Auth0 natively supports Machine-to-Machine Access for Organizations. This allows you to define distinct API permissions for M2M client applications in the context of specific organizations. Your customer or vendor can generate their own Client ID and Client Secret. When their backend requests a token from your Auth0 /oauth/token endpoint, they must include the organization parameter in their request payload.

I hope this helps and if you have any further questions please let me know!
Best regards,
Remus

Thank you for providing feedback all my questions.

I am trying to understand your answer to the first question.

I understand users who do not need enterprise SSO can stay at the tenant level without any org memberships. Only users who need enterprise SSO, have org memberships.

I know apps have the hybrid login experience option. Under that option I selected “Prompt for Credentials” flow selected.

Now there is two types of users - individuals and business users.

For individual login, its straight forward, they enter their email, password, login. No org, membership no org picker.

For business users, however, after entering their email address, how does Auth0 take them to their SSO? does it look at what orgs the email is part of? or does it only use Home Realm Discovery to do that?
Assuming they login using their SSO connection, now does Auth0 display the org picker showing personal account and org option like in the screenshot below?
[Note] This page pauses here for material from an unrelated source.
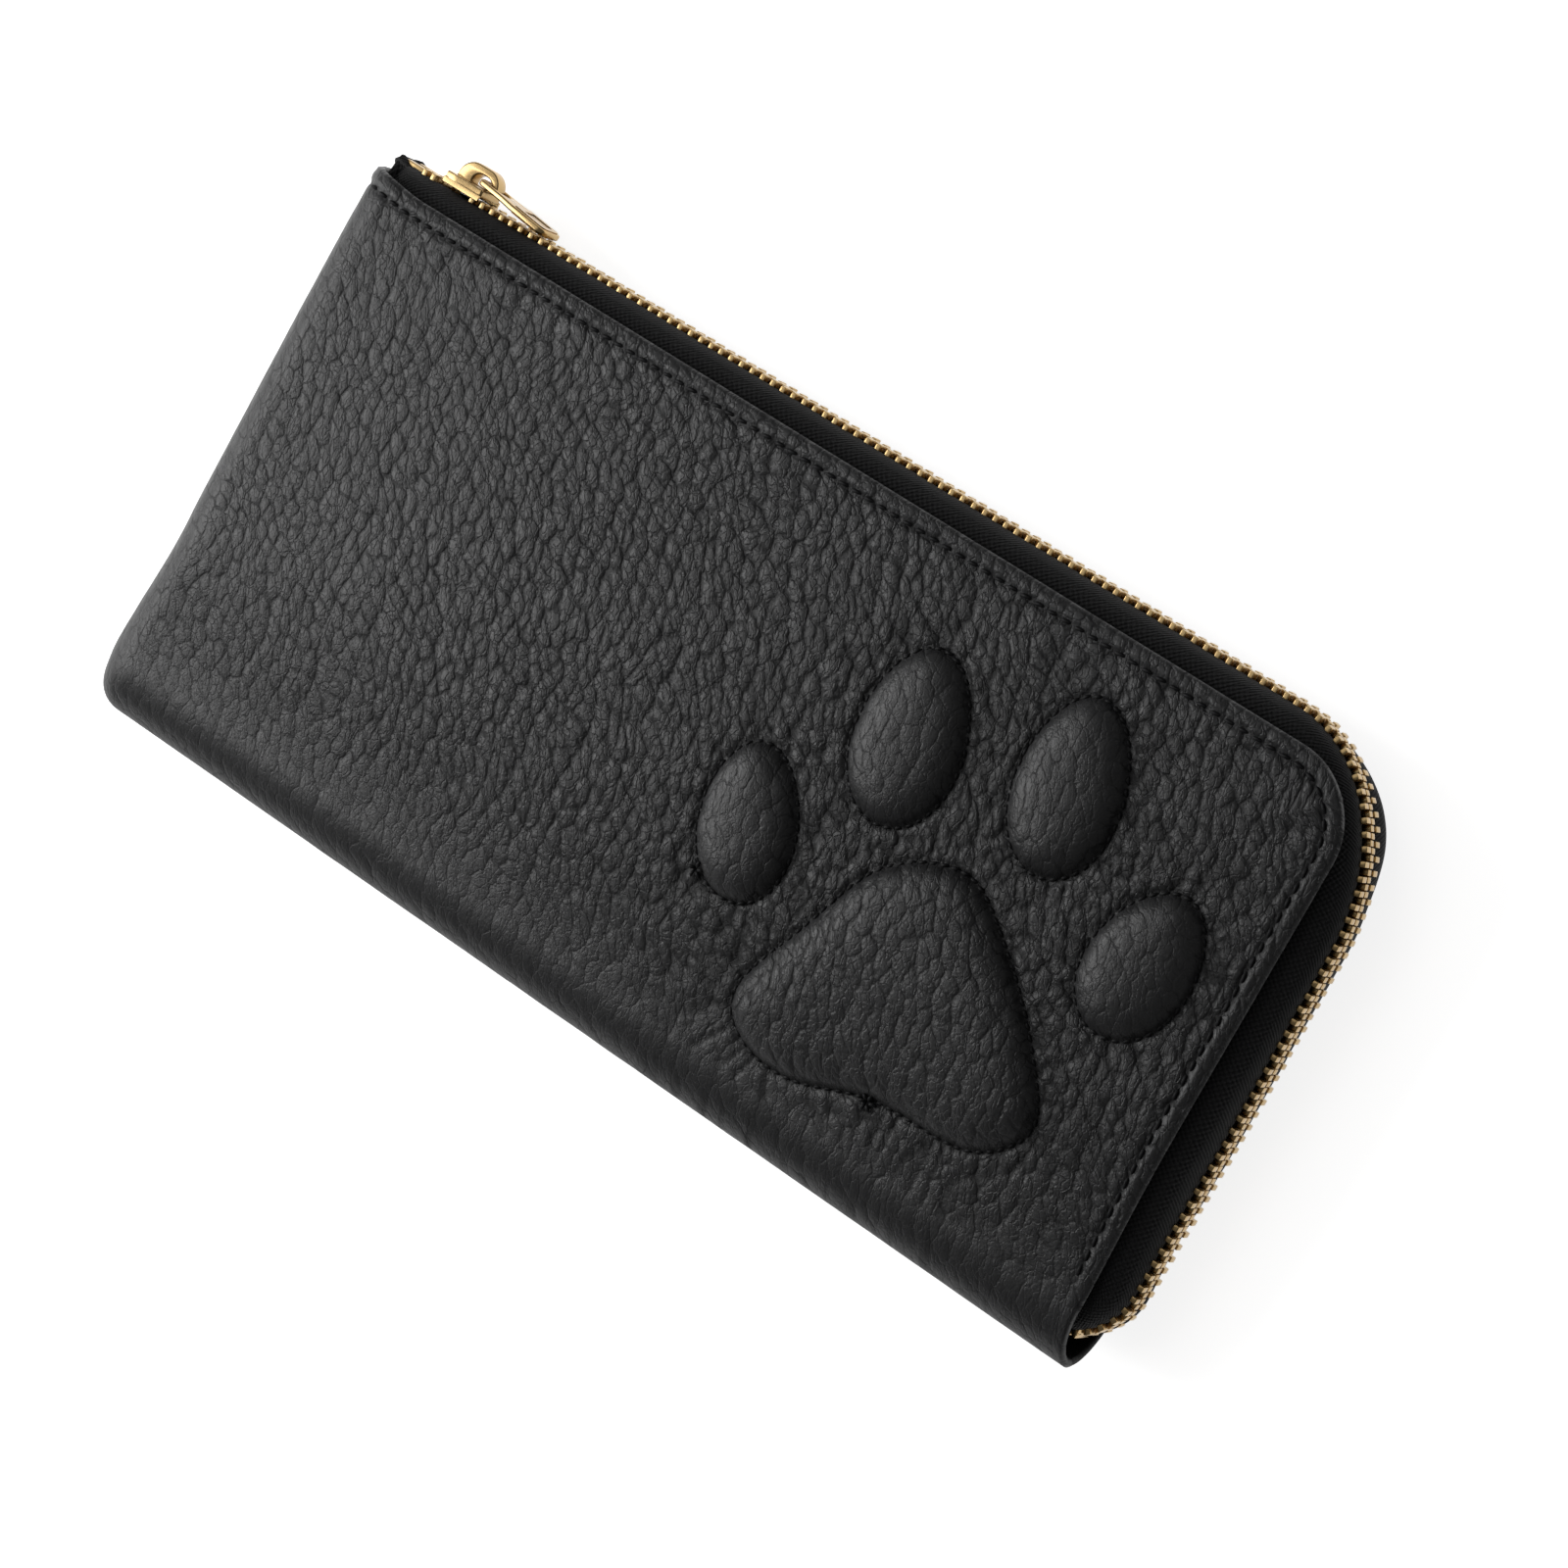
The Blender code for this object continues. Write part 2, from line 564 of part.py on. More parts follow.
def build():
    clear_scene()
    parts = new_collection(COLLECTION)
    cutters = new_collection("cutters_and_guides")
    outer_leather(parts, cutters)
    linings(parts, cutters)
    foam_pads(parts)
    card_panels(parts)
    coin_pocket(parts)
    coin_zip(parts)
    main_zip_tapes(parts, cutters)
    tooth_row("front_zip_teeth", 1, 0.5, parts, cutters)
    tooth_row("back_zip_teeth", -1, 1.0, parts, cutters)
    main_zip_stops(parts)
    slider("slider", MAIN_SLIDER, parts, cutters)
    puller("puller", MAIN_PULLER, parts)
    slider("coin_slider", COIN_SLIDER, parts, cutters)
    puller("coin_puller", COIN_PULLER, parts)


build()
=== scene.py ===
"""The looks of a zip long wallet in black grained leather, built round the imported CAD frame.

Shapes are worked out in millimetres in the frame's own axes (+X to the zipped short end, +Y to the zipped
long edge, +Z out of the front) and written to meshes in metres.
"""
import json
import math

import bmesh
import bpy
import numpy as np
from mathutils import Matrix, Vector


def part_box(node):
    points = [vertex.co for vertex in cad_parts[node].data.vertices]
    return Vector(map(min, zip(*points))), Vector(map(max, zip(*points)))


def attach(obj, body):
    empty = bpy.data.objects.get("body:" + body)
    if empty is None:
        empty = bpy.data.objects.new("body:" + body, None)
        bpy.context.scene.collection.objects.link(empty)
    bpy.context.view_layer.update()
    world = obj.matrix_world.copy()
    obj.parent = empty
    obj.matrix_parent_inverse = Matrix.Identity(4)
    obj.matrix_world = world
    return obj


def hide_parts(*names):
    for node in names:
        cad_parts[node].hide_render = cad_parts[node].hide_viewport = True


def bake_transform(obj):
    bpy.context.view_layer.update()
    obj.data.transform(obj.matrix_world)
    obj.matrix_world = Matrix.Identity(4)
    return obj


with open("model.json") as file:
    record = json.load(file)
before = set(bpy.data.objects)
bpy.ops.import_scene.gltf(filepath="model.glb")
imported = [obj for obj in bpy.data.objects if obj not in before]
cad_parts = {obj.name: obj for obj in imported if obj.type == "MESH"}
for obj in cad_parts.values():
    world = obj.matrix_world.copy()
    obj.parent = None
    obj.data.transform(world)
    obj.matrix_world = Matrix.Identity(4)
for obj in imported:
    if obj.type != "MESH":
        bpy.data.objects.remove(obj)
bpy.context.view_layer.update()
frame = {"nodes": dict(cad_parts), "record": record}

MM = 0.001
UV_MM = 100                   # one UV unit on every piece, in mm


def node_box(node):
    return [np.array(corner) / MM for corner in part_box(node)]


# Sizes read from the frame, in mm
(LEFT, BOTTOM, _), (CUT_X, CUT_Y, _) = node_box("outer_leather_body")
(_, _, _), (TAPE_X, TAPE_Y, _) = node_box("back_zip_tape")
CHAIN_X, CHAIN_Y = TAPE_X - 0.25, TAPE_Y - 0.25
MIDDLE = 10.0                 # the chain's level, half way between the panels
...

Do the business users even have a personal account or am I getting confused here?

Regarding the second question about roles.

Lead, prospect and other roles if managed on auth0 side, helps my app to determine which content to show.

I believe you are suggesting using just two roles like owner for customers and pre-owner or something similar for pre-customers.. and then track the specific stage the pre owners are in using the metadata? Is it because if the business keeps changing the stages or keeps adding more, we don’t have to create more roles in Auth0?

And, shouldn’t we store the stage in user’s metadata and not app’s metadata? I don’t understand how we can store that in app’s metadata like you suggested. can you please explain?